▶ **Exercise description**:
Repeat the listing below word for word, stopping after the line that contains "plate = 5.0".

▶ **Records for this task**:
— START —

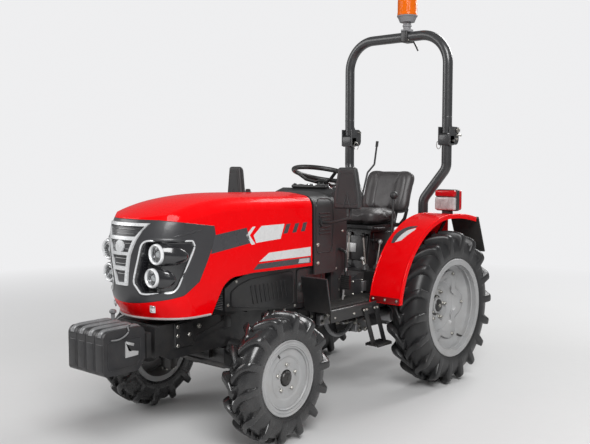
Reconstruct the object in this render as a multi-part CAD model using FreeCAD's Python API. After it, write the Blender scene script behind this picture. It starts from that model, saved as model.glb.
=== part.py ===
"""A compact four wheel drive farm tractor with a folding roll bar, in millimetres.

The tractor faces -Y, +X is its left hand side and +Z is up.  The origin lies on the ground
under the middle of the machine.  Each piece is one STEP file in parts/.
"""
import FreeCAD
import Part
import math
import os

from FreeCAD import Placement, Rotation, Vector

os.makedirs("parts", exist_ok=True)

# ---- overall ----
wheelbase = 1380.0
front_reach = 720.0            # front axle to the face of the front weights
rear_reach = 700.0             # rear axle to the ends of the lower links
overall_length = front_reach + wheelbase + rear_reach
rear_axle_y = overall_length / 2 - rear_reach
front_axle_y = rear_axle_y - wheelbase
seat_gap = 0.3                 # between neighbours that touch in life
plate = 5.0                    # sheet metal of covers and fenders

# ---- rear wheels ----
rear_tyre_radius = 440.0
rear_tyre_width = 210.0
rear_tyre_tread = 176.0        # width of the crown between its shoulders
rear_rim_width = 180.0
rear_seat_radius = 254.0
rear_flange_radius = 280.0
rear_wheel_x = 480.0           # middle of the tyre
rear_hub_inset = 48.0          # hub face, inboard of the tyre's middle
rear_axle_z = rear_tyre_radius

# ---- front wheels ----
front_tyre_radius = 302.0
front_tyre_width = 160.0
front_tyre_tread = 132.0
front_rim_width = 130.0
front_seat_radius = 152.0
front_flange_radius = 172.0
front_wheel_x = 445.0
front_disc_offset = 42.0       # wheel disc, outboard of the tyre's middle
front_hub_radius = 36.0
front_bolt_circle = 62.0
front_bolt_radius = 8.0
front_bolts = 5
front_axle_z = front_tyre_radius
rim_wall = 6.0

# ---- front axle and steering ----
kingpin_x = 315.0
kingpin_radius = 42.0
axle_beam_z = front_axle_z + 92.0
axle_beam_radius = 40.0
steer_arm_length = 118.0
tie_rod_z = front_axle_z + 30.0
tie_rod_radius = 10.0
ball_radius = 15.0

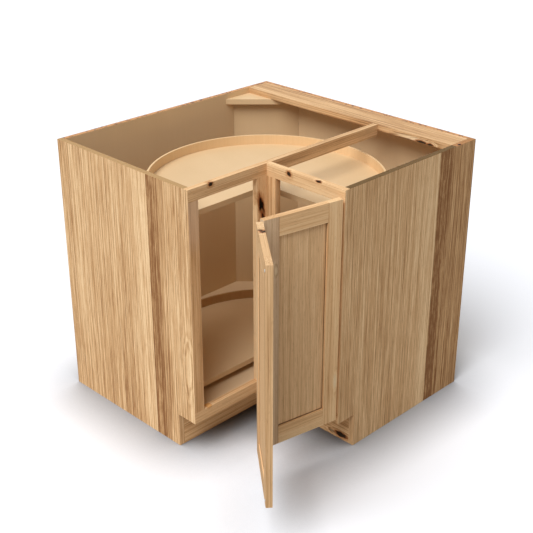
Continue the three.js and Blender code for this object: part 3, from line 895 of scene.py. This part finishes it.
ZINC = ((0.3, (176, 178, 182)), (0.7, (200, 201, 203)))
ZINC_CLOUDS = (60, 3)                          # scale and detail
ZINC_ROUGHNESS = (0.22, 0.25)                  # the least, and what a cloud adds
ZINC_BUMP = (900, 0.08, 0.0002)                # scale, strength and distance
PLASTIC_CLOUDS = (120, 2)
PLASTIC_ROUGHER = 0.1                          # what a cloud adds to its roughness
PLASTIC_BUMP = (1400, 0.1, 0.0001)
PLASTIC_SPREAD = (0.35, 0.7)                   # where the clouds take its two colours
PLASTIC_DROP = 8                               # the second one is darker by this
# Colour and least roughness
NYLON = ((230, 227, 220), 0.45)
RUBBER = ((207, 210, 210), 0.6)


def cloudy(name, clouds, stops, roughness, bump):
    """A material whose colour and roughness follow soft clouds."""
    material, tree, surface = new_material(name)
    place = object_place(tree)
    scale, detail = clouds
    cloud = noise(tree, place, scale, detail=detail)
    least, added = roughness
    bump_scale, strength, distance = bump
    tree.links.new(ramp(tree, cloud, stops), surface.inputs["Base Color"])
    tree.links.new(calc(tree, "MULTIPLY_ADD", cloud, added, least), surface.inputs["Roughness"])
    raise_bump(tree, surface, noise(tree, place, bump_scale), strength, distance)
    return material, surface


def zinc():
    material, surface = cloudy("zinc_plate", ZINC_CLOUDS, ZINC, ZINC_ROUGHNESS, ZINC_BUMP)
    surface.inputs["Metallic"].default_value = 1
    return material


def plain_plastic(name, colour, least):
    darker = tuple(value - PLASTIC_DROP for value in colour)
    stops = tuple(zip(PLASTIC_SPREAD, (colour, darker)))
    return cloudy(name, PLASTIC_CLOUDS, stops, (least, PLASTIC_ROUGHER), PLASTIC_BUMP)[0]


SCREW_SIDES = 32
SCREW_LENGTH = 0.013
SCREW_RADIUS = 0.0015
SCREW_HEAD_RADIUS = 0.0029
SCREW_HEAD_DEPTH = 0.0014
SCREW_EASE = 0.0001
SCREW_SHORT_EDGE = 0.0002                      # shorter edges stay sharp
RECESS_LENGTH = 0.0034
RECESS_WIDTH = 0.0008
RECESS_DEPTH = 0.0008
BUILD_SCALE = 100                              # a screw is cut at this size, then brought down
LOOKS_DOWN = -0.9                              # a face with its normal's z under this does


def box_at(centre, size):
    bpy.ops.mesh.primitive_cube_add(size=1, location=centre, scale=size)
    return bpy.context.object


def cut(piece, cutter):
    """Takes the cutter's shape out of a piece, and removes the cutter."""
    work_on(piece)
    modifier = piece.modifiers.new("recess", "BOOLEAN")
    modifier.operation = "DIFFERENCE"
    modifier.object = cutter
    bpy.ops.object.modifier_apply(modifier=modifier.name)
    bpy.data.objects.remove(cutter)


def make_screw():
    """A countersunk screw with a cross recess, its head's face at the origin and looking up."""
    deselect_all()
    size = BUILD_SCALE
    bpy.ops.mesh.primitive_cone_add(
        vertices=SCREW_SIDES, radius1=SCREW_RADIUS * size, radius2=SCREW_HEAD_RADIUS * size,
        depth=SCREW_HEAD_DEPTH * size, location=(0, 0, -SCREW_HEAD_DEPTH * size / 2))
    screw = bpy.context.object
    bpy.ops.object.transform_apply()
    edit(screw, "FACE")
    bpy.ops.mesh.select_all(action="DESELECT")
    done_editing()
    for face in screw.data.polygons:
        face.select = face.normal.z < LOOKS_DOWN
    edit(screw, "FACE")
    shank = (SCREW_LENGTH - SCREW_HEAD_DEPTH) * size
    bpy.ops.mesh.extrude_region_move(TRANSFORM_OT_translate={"value": (0, 0, -shank)})
    done_editing()

    long, wide, deep = RECESS_LENGTH * size, RECESS_WIDTH * size, 2 * RECESS_DEPTH * size
    slots = [box_at((0, 0, 0), (long, wide, deep)), box_at((0, 0, 0), (wide, long, deep))]
    for slot in slots:
        cut(screw, slot)
    work_on(screw)
    bpy.ops.transform.resize(value=(1 / size, 1 / size, 1 / size), center_override=(0, 0, 0))
    bpy.ops.object.transform_apply()
    ease_edges(screw, SCREW_EASE, 1, SCREW_SHORT_EDGE)
    smooth(screw)
    return screw


def place_screw(master, name, at, facing, material, body, *nodes):
    """A copy of the screw whose head is at a place and looks in a direction."""
    work_on(master)
    bpy.ops.object.duplicate()
    piece = bpy.context.object
    piece.location = at
    piece.rotation_euler = Vector(facing).to_track_quat("Z", "Y").to_euler()
    bpy.ops.object.transform_apply()
    return finish_piece(piece, name, material, body, "steel", *nodes)


SCREW_SPREAD = 0.02                            # a wing's two screws, up and down from its middle
HINGE_HEIGHTS = {"lower": 0.2184, "upper": 0.7722}
# The way that the heads of the carcass's screws look
BRACKET_FACING = {"left_bracket_screw": (-1, 0, 0), "right_bracket_screw": (0, 1, 0)}
HINGE_FACING = (0, -1, 0)
# Screws of the door's hinge wings, from the leaf's hinge line: place and the way their heads look
WING_SCREWS = {
    "door_wing": ("right_leaf", (-0.012, 0.0015), (0, 1)),
    "corner_right_wing": ("right_leaf", (-0.26655, -0.00735), (-1, 0)),
    "corner_left_wing": ("left_leaf", (-0.01015, -0.0017), (0, 1)),
}


def carcass_screws(master, steel):
    for node in frame["record"]["behaviour"]["bodies"]["carcass"]:
        if "screw" in node:
            low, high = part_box(node)
            facing = Vector(BRACKET_FACING.get(node, HINGE_FACING))
            head = (low + high) / 2 + facing * SCREW_LENGTH / 2
            place_screw(master, f"{node}_finished", head, facing, steel, "carcass", node)


def wing_screws(master, steel):
    for wing, (leaf, at, facing) in WING_SCREWS.items():
        turn = Matrix.Rotation(LEAVES[leaf].turn, 2)
        place = turn @ Vector(at) + Vector(LEAVES[leaf].hinge[:2])
        facing = (*(turn @ Vector(facing)), 0)
        for level, height in HINGE_HEIGHTS.items():
            for end, side in (("bottom", -1), ("top", 1)):
                name = f"{wing}_{level}_{end}_screw"
                head = (*place, height + side * SCREW_SPREAD)
                place_screw(master, name, head, facing, steel, leaf)


# Other fittings, by the first of these words that their node's name holds: what they are of, the
# length from which their edges are eased, and whether their flat sides are made whole
FITTINGS = {
    "hub": ("nylon", 0.001, True),
    "bearing": ("nylon", 0.001, True),
    "cap": ("nylon", 0.001, True),
    "bumper": ("rubber", 0.0005, True),
    "pole": ("steel", 0.001, True),
    "hinge": ("steel", 0.003, False),
}


def fittings():
    steel = zinc()
    master = make_screw()
    carcass_screws(master, steel)
    wing_screws(master, steel)
    bpy.data.objects.remove(master)
    finishes = {
        "steel": steel,
        "nylon": plain_plastic("nylon_white", *NYLON),
        "rubber": plain_plastic("rubber_grey", *RUBBER),
    }
    for body, nodes in frame["record"]["behaviour"]["bodies"].items():
        for node in nodes:
            kind = next((word for word in FITTINGS if word in node), None)
            if kind and "screw" not in node:
                finish, shortest, whole_faces = FITTINGS[kind]
                eased(node, finishes[finish], body, finish, METAL_EASE, shortest, whole_faces)


add_camera()
add_lamps()
add_sky()
add_floor()
face_frame()
rest_of_carcass()
trays()
door()
fittings()

bpy.context.scene.view_settings.view_transform = "Standard"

— END —

▶ **The solution**:
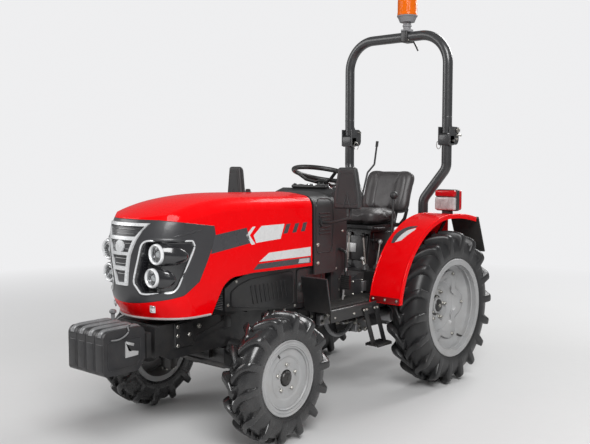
Reconstruct the object in this render as a multi-part CAD model using FreeCAD's Python API. After it, write the Blender scene script behind this picture. It starts from that model, saved as model.glb.
=== part.py ===
"""A compact four wheel drive farm tractor with a folding roll bar, in millimetres.

The tractor faces -Y, +X is its left hand side and +Z is up.  The origin lies on the ground
under the middle of the machine.  Each piece is one STEP file in parts/.
"""
import FreeCAD
import Part
import math
import os

from FreeCAD import Placement, Rotation, Vector

os.makedirs("parts", exist_ok=True)

# ---- overall ----
wheelbase = 1380.0
front_reach = 720.0            # front axle to the face of the front weights
rear_reach = 700.0             # rear axle to the ends of the lower links
overall_length = front_reach + wheelbase + rear_reach
rear_axle_y = overall_length / 2 - rear_reach
front_axle_y = rear_axle_y - wheelbase
seat_gap = 0.3                 # between neighbours that touch in life
plate = 5.0                    # sheet metal of covers and fenders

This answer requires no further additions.